• MATERIAL FOR THE TASK:
----------
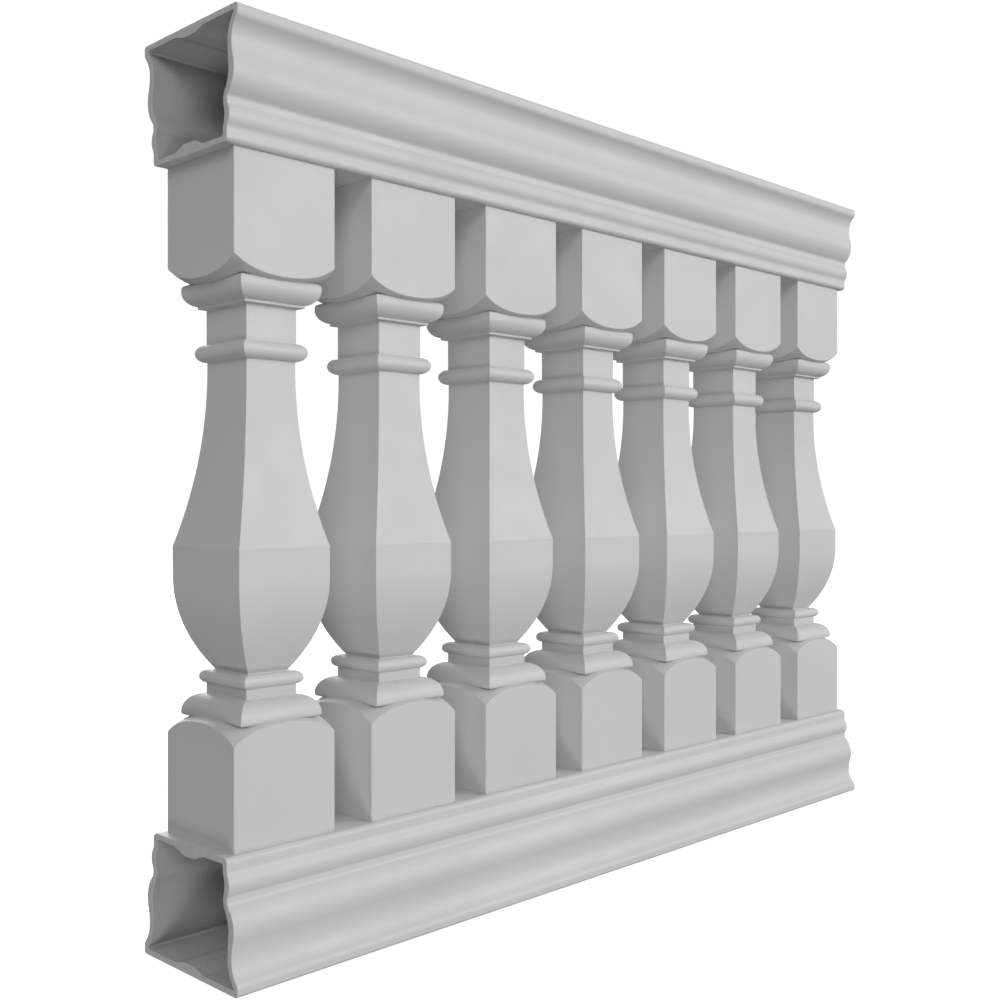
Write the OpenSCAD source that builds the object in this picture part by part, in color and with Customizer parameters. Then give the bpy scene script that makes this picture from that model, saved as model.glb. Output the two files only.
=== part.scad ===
// One bay of a moulded fiberglass balustrade: two hollow moulded rails with a row of
// turned-pattern balusters between them. The end blocks of a baluster are square in plan, and
// its mouldings are rectangular, a little deeper front to back than they are wide.
// Millimetres. +X runs along the rails, -Y is the front and +Z is up.
// The origin is the middle of the bottom rail's flat base.

/* [Bay] */
// Number of balusters in the bay
baluster_count = 7; // [2:1:12]
// Distance between the centres of neighbouring balusters
baluster_pitch = 177.8; // [150:0.1:260]
// How far each rail runs past the face of its end baluster
rail_overhang = 12.7; // [2:0.1:80]

/* [Rails] */
// Height of one rail, from its wide flat face to the face that meets the balusters
rail_height = 133.35; // [130:0.05:180]
// Thickness of the wide wall and of the wall that meets the balusters
wall = 6.35; // [3:0.05:9]
// Thickness of the side walls at the fascia, the cove, the groove and the seat
side_wall = 7.1; // [4:0.1:8]
// Thickness of the side walls at the crown of the bulge
bulge_wall = 9.6; // [8:0.1:11]
// Thickness of the side walls at the crown of the bead
bead_wall = 8.6; // [8:0.1:10]
// How far the edge of the seat stands outside the faces of the balusters' blocks
seat_margin = 6.6; // [2:0.1:12]
// How far the fascia stands outside the seat
fascia_swell = 18.8; // [16:0.1:24]
// How far the deepest line of the cove stands outside the seat
cove_swell = 8.2; // [6:0.1:10]
// How far the crown of the bulge stands outside the seat
bulge_swell = 12.4; // [11.5:0.1:14]
// How far the floor of the groove stands outside the seat
groove_swell = 0.6; // [0:0.1:1.5]
// How far the crown of the bead stands outside the seat
bead_swell = 4.4; // [3:0.1:6]
// Height of the fascia above the wide flat face
fascia_h = 8; // [7:0.1:10]
// Radius of the edge between the wide flat face and the fascia
fascia_edge_r = 4; // [1:0.1:6]
// Radius that turns the fascia into the cove
fascia_turn_r = 9; // [8.5:0.1:12]
// Height of the deepest line of the cove above the wide flat face
cove_level = 34.5; // [32:0.1:37]
// Height of the crown of the bulge above the wide flat face
bulge_level = 62; // [59:0.1:65]
// Height above the wide flat face at which the floor of the groove starts
groove_level = 90; // [88:0.1:92]
// Radius that turns the bulge into the floor of the groove
groove_r = 5.6; // [2:0.1:9]
// Height of the upright floor of the groove
groove_floor_h = 5.3; // [2:0.1:8]
// Height of the crown of the bead above the wide flat face
bead_level = 106; // [104:0.1:108]
// Height of the upright edge of the seat, its rounded corner included
seat_h = 12.35; // [10:0.05:16]
// Radius of the corner of the seat
seat_edge_r = 5.5; // [2:0.1:6]
// Width of the rib along the middle of the wide wall and of the seat wall, at its root
rib_root_w = 54; // [30:0.5:70]
// Width of the same rib at its crest
rib_crest_w = 20; // [10:0.5:28]
// How far the rib stands above the wide wall
wide_rib_h = 4.4; // [2:0.05:8]
// How far the rib stands above the seat wall
seat_rib_h = 6.35; // [2:0.05:8]

/* [Baluster blocks] */
// Height of one baluster
baluster_h = 711.2; // [640:0.1:900]
// Side of the square end blocks
block_w = 127; // [118:0.1:160]
// Height of a block along its corners
block_corner_h = 107.7; // [90:0.1:117]
// Radius of the upright edges of the blocks
block_edge_r = 1; // [0.5:0.1:6]
// Radius of the dome that rounds the shoulders of the blocks
shoulder_r = 60.3; // [56:0.1:66]
// How far the flat middle of that dome stays inside the faces of the block
shoulder_inset = 19.05; // [17:0.05:21]
// How far the mouldings sink into the top of that dome
shoulder_lap = 3.1; // [1:0.1:5]

/* [Baluster mouldings] */
// Extra half depth of the mouldings, front to back, over their half width along the rails
extra_depth = 6.35; // [2:0.05:10]
// Height of the base moulding
base_h = 23.7; // [21:0.1:28]
// How far the base moulding is set back from the faces of the block, along the rails
base_setback = 12.7; // [10.5:0.1:15.5]
// Height of the lower neck
lower_neck_h = 10.7; // [8:0.1:16]
// Half width of both necks
neck_reach = 31.5; // [28:0.1:33]
// Height of the lower bead
lower_bead_h = 14.4; // [12:0.1:18]
// Half width of the lower bead
lower_bead_reach = 37.3; // [35:0.1:41]
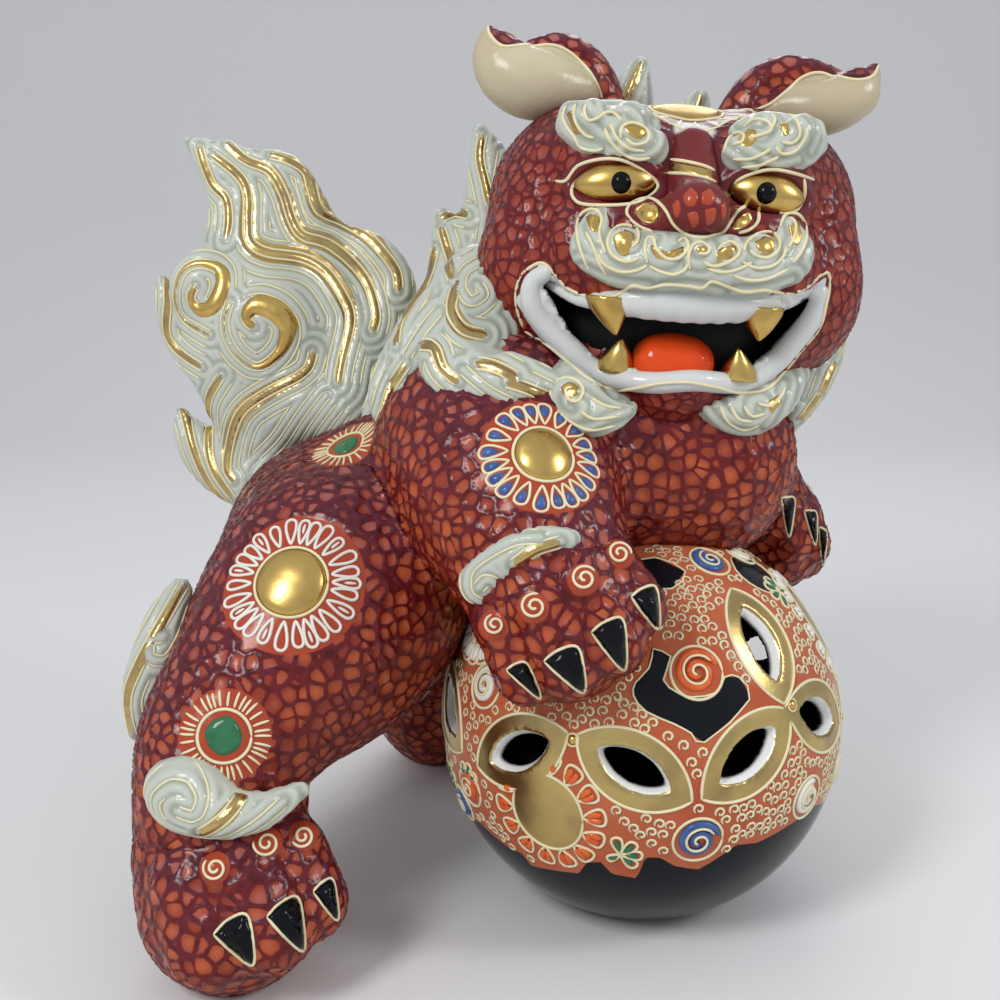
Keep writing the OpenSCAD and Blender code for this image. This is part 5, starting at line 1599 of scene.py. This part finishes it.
ball_enamels = glaze("ball_enamels", (0.47, 0.13, 0.058), (0.38, 0.068, 0.03), 0.16, 0.8, 45)
t, shader = core(ball_enamels)
gilt, cut = inside_mark(t, "gold", 0.15), remap(t, mark_of(t, "wall"), 0.5, 0.9, smooth=True)
brushed = blend(t, (0.54, 0.40, 0.15), (0.36, 0.25, 0.11), remap(t, noise(t, 70), 0.4, 0.7))
for color, share in (((0.006, 0.007, 0.010), inside_mark(t, "black", 0.15)), (brushed, gilt),
                     ((0.80, 0.80, 0.78), cut),
                     # painted shade: the inside of the shell, more than 2.6 mm in from the outside, is painted near
                     # black
                     ((0.012, 0.013, 0.016), remap(t, mark_of(t, "wall"), 2.6, 4.2, smooth=True))):
    paint_over(ball_enamels, color, share)
shader["Specular IOR Level"].default_value = 0.14
metal = calc(t, "MULTIPLY", gilt, calc(t, "SUBTRACT", 1.0, cut))
feed(t, shader["Metallic"], metal)
feed(t, shader["Roughness"], remap(t, metal, 0, 1, 0.12, 0.3))
place("ball_shell", ball_me, ball_enamels, ("ball_upper", "ball_lower"), "ball_ground")

ball_slip = Slip()
enamel = {"orange": Slip(), "blue": Slip(), "white": Slip(), "green": Slip()}


def on_lion(p):
    return body.at(np.atleast_2d(p))[0] < 0.6


def draw(into, surface, line, r, n=4, lift=0.1, close=False, hide=None):
    """A trail on the ball that stops at the lion, at a window and where `hide` says."""
    run = []
    for u, v in smooth_line(list(line) + [line[0]] if close else line, n):
        q, w = surface(u, v)
        if on_lion(q) or (hide is not None and hide(q)):
            if len(run) > 2:
                into.trail(run, r)
            run = []
        else:
            run.append(q + w * lift)
    if len(run) > 2:
        into.trail(run, r)


def gold_except(skip):
    def test(q):
        e = (q - np.array(BALL)) / BALL_R
        for k, (lon, lat, spin) in enumerate(windows):
            o, a, b = on_ball(lon, lat, spin).axes
            if k != skip and e @ o > 0.3 and leaf(e @ a * BALL_R, e @ b * BALL_R, 40, 22) < -0.5:
                return True
        for k, (lon, lat, spin, ru, rv) in enumerate(discs):
            o, a, b = on_ball(lon, lat, spin).axes
            if k + 100 != skip and e @ o > 0.3 and math.hypot(e @ a * BALL_R / ru, e @ b * BALL_R / rv) < 0.95:
                return True
        return False
    return test


def leaf_line(long, wide, n=14):
    r = (long ** 2 + wide ** 2) / (4 * wide)
    h = math.asin(long / 2 / r)
    top = [(r * math.sin(a), r * math.cos(a) - r + wide / 2) for a in np.linspace(-h, h, n)]
    return top, [(a, -b) for a, b in top]


for k, (lon, lat, spin) in enumerate(windows):
    on = on_ball(lon, lat, spin)
    for line in leaf_line(40.6, 22.6):
        draw(ball_slip, on, line, 0.5, 3, hide=gold_except(k))
for k, (lon, lat, spin, ru, rv) in enumerate(discs):
    on = on_ball(lon, lat, spin)
    draw(ball_slip, on,
         [(math.cos(a) * (ru + 0.3), math.sin(a) * (rv + 0.3)) for a in np.arange(26) / 26 * 2 * math.pi], 0.5, 2,
         close=True,
         hide=gold_except(k + 100))
    count = 14 if k == 0 else 17
    for j in range(count):
        a = j / count * 2 * math.pi + 0.1
        root = ((ru + 0.4) * math.cos(a), (rv + 0.4) * math.sin(a))
        fat = [(x, y * 1.45) for x, y in petal]
        draw(ball_slip, on, turn2(fat, a, 7.4, root), 0.48, 3, close=True, hide=gold_except(k + 100))
        for c in (-0.1, 0.1):
            draw(enamel["orange" if k == 0 else "white"], on,
                 turn2([(0.2, c * 0.7), (0.55, c * 1.4), (0.82, c)], a, 7.4, root), 1.15, 3,
                 hide=gold_except(k + 100))
for kind, lon, lat, a0, r in swirls:
    on = on_ball(lon, lat)
    draw(enamel[kind], on, swirl(r - 0.9, 1.8, 30, a0), 1.15, 2, 0.0, hide=gold_except(-1))
    draw(ball_slip, on, swirl(r - 2.2, 1.6, 26, a0 + 0.3), 0.42, 2, 1.0, hide=gold_except(-1))
    draw(ball_slip, on, ring_of(r + 0.5, 20), 0.48, 2, close=True, hide=gold_except(-1))
for lon, lat, a0 in sprays:
    on = on_ball(lon, lat)
    for j, a in enumerate((-0.9, -0.1, 0.7, 1.7, 3.6)):
        shape = turn2([(x, y * 0.95) for x, y in petal], a0 + a, 6.4 if j < 4 else 4.5)
        draw(ball_slip, on, shape, 0.45, 3, close=True, hide=gold_except(-1))
        draw(enamel["green"], on, turn2([(0.25, 0), (0.82, 0)], a0 + a, 6.4 if j < 4 else 4.5), 0.9, 4,
             hide=gold_except(-1))
rivets = [(-23.7, 13.6), (40, 19.4), (75, 5), (108, 14), (146, 5), (186, 14), (225, 5), (263, 14)]
studs_gold = Patches()
for lon, lat in rivets:
    on = on_ball(lon, lat)
    pad(studs_gold, on, ring_of(1.5, 14), 0.9, 4)
    draw(ball_slip, on, ring_of(1.9, 12), 0.32, 2, close=True)
for (lon, lat), outline in islands.items():
    draw(ball_slip, on_ball(lon, lat), outline, 0.3, 2, close=True, hide=gold_except(-1))
place("ball_slip", ball_slip.mesh("ball_slip"), slip_glaze, (), "ball_ground")
place("ball_rivets", studs_gold.mesh("ball_rivets"), gold_lustre, (), "ball_ground")
for kind, made in enamel.items():
    mat = {"orange": orange_enamel, "blue": blue_enamel, "white": white_slip, "green": green_enamel}[kind]
    place("ball_" + kind, made.mesh("ball_" + kind), mat, (), "ball_ground")


def curl_nodes():
    """Small trailed curls, strewn over the free ground and laid flat on it."""
    g, given, out = group_of("strewn_curls", "GeometryNodeTree",
                             (("Geometry", "Geometry", None), ("Spacing", "Float", 0.0029),
                              ("Curl size", "Float", 1.2),
                              ("Curl", "Object", None), ("Slip", "Material", None)), (("Geometry", "Geometry"),))
    free = add(g, "GeometryNodeInputNamedAttribute", {"Name": "free"}, data_type="FLOAT").outputs["Attribute"]
    ground = add(g, "FunctionNodeCompare", {"A": free, "B": 0.0}, data_type="FLOAT", operation="GREATER_THAN")
    spots = add(g, "GeometryNodeDistributePointsOnFaces",
                {"Mesh": given["Geometry"], "Selection": ground.outputs["Result"], "Distance Min": given["Spacing"],
                 "Density Max": 400000, "Seed": 7}, distribute_method="POISSON").outputs
    curl = add(g, "GeometryNodeObjectInfo", {"Object": given["Curl"]})
    laid = add(g, "GeometryNodeInstanceOnPoints",
               {"Points": spots["Points"], "Instance": curl.outputs["Geometry"], "Rotation": spots["Rotation"],
                "Scale": given["Curl size"]})
    spin = add(g, "FunctionNodeRandomValue", {"Min": (0, 0, -0.7), "Max": (0, 0, 0.5), "Seed": 3},
               data_type="FLOAT_VECTOR")
    spun = add(g, "GeometryNodeRotateInstances", {"Instances": laid.outputs["Instances"],
                                                  "Rotation": spin.outputs["Value"]})
    real = add(g, "GeometryNodeRealizeInstances", {"Geometry": spun.outputs["Instances"]})
    glazed = add(g, "GeometryNodeSetMaterial", {"Geometry": real.outputs["Geometry"], "Material": given["Slip"]})
    feed(g, out["Geometry"], glazed.outputs["Geometry"])
    return g


one = Slip()
arc = zip(np.radians((-145, -105, -65, -25, 15, 55, 95, 135, 180, 235)), (1.1, 1, 1, 1, 1, 1, 0.95, 0.85, 0.6, 0.35))
shape = [(1.15 * k * math.cos(a), 1.15 * k * math.sin(a)) for a, k in arc]
one.trail([np.array([v, u, 0]) + CENTRE for u, v in shape], 0.37, 3)
curl = bpy.data.objects.new("one_curl", one.mesh("one_curl"))
scene.collection.objects.link(curl)
tree = curl_nodes()
ids = {i.name: i.identifier for i in tree.interface.items_tree if i.in_out == "INPUT"}
ob = bpy.data.objects.new("strewing", ball_me.copy())
scene.collection.objects.link(ob)
mod = ob.modifiers.new("strewing", "NODES")
mod.node_group = tree
mod[ids["Curl"]], mod[ids["Slip"]] = curl, slip_glaze
bpy.context.view_layer.update()
curls = bpy.data.meshes.new_from_object(ob.evaluated_get(bpy.context.evaluated_depsgraph_get()))
curls.name = "ball_curls"
bpy.data.objects.remove(ob)
bpy.data.objects.remove(curl)
place("ball_curls", curls, slip_glaze, (), "ball_ground")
----------
• PROMPT:
Reproduce verbatim only this range: the first line of the material through the line that contains "rail_overhang = 12.7; // [2:0.1:80]", inclusive.

• SOLUTION TO THE EXERCISE:
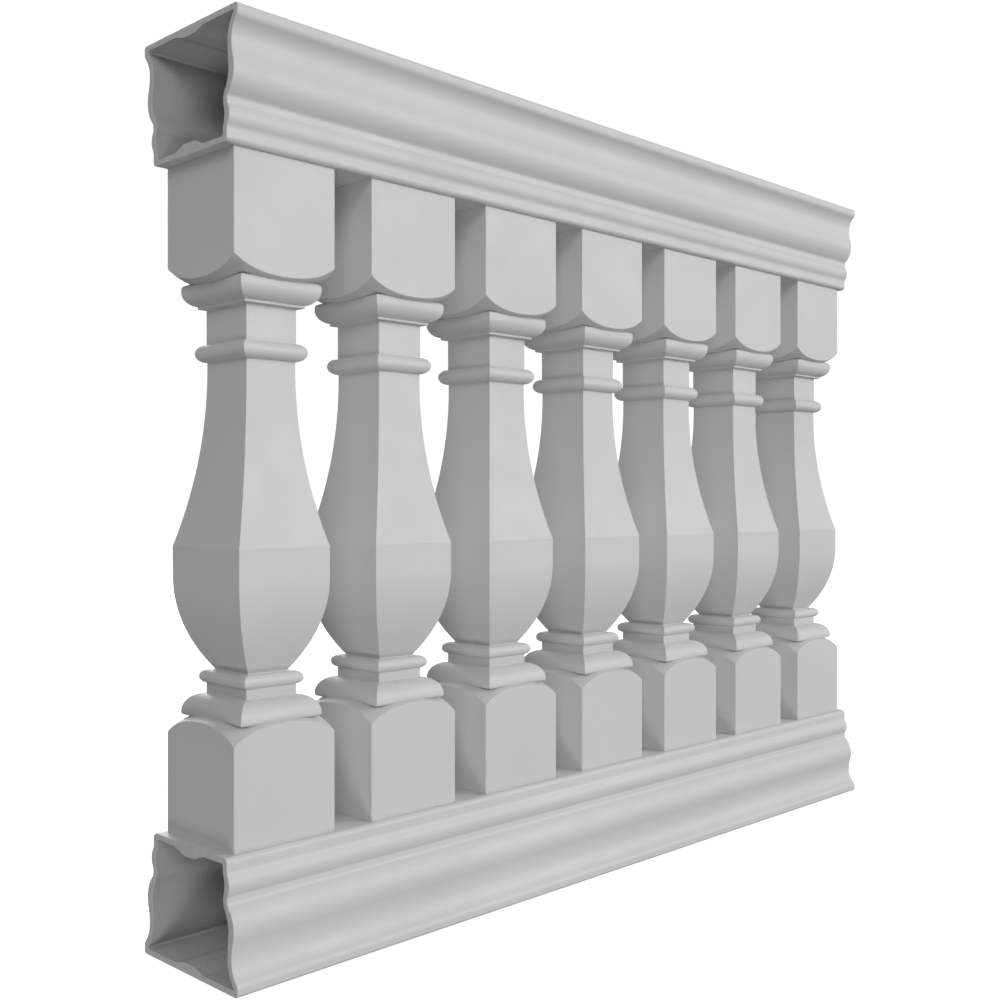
Write the OpenSCAD source that builds the object in this picture part by part, in color and with Customizer parameters. Then give the bpy scene script that makes this picture from that model, saved as model.glb. Output the two files only.
=== part.scad ===
// One bay of a moulded fiberglass balustrade: two hollow moulded rails with a row of
// turned-pattern balusters between them. The end blocks of a baluster are square in plan, and
// its mouldings are rectangular, a little deeper front to back than they are wide.
// Millimetres. +X runs along the rails, -Y is the front and +Z is up.
// The origin is the middle of the bottom rail's flat base.

/* [Bay] */
// Number of balusters in the bay
baluster_count = 7; // [2:1:12]
// Distance between the centres of neighbouring balusters
baluster_pitch = 177.8; // [150:0.1:260]
// How far each rail runs past the face of its end baluster
rail_overhang = 12.7; // [2:0.1:80]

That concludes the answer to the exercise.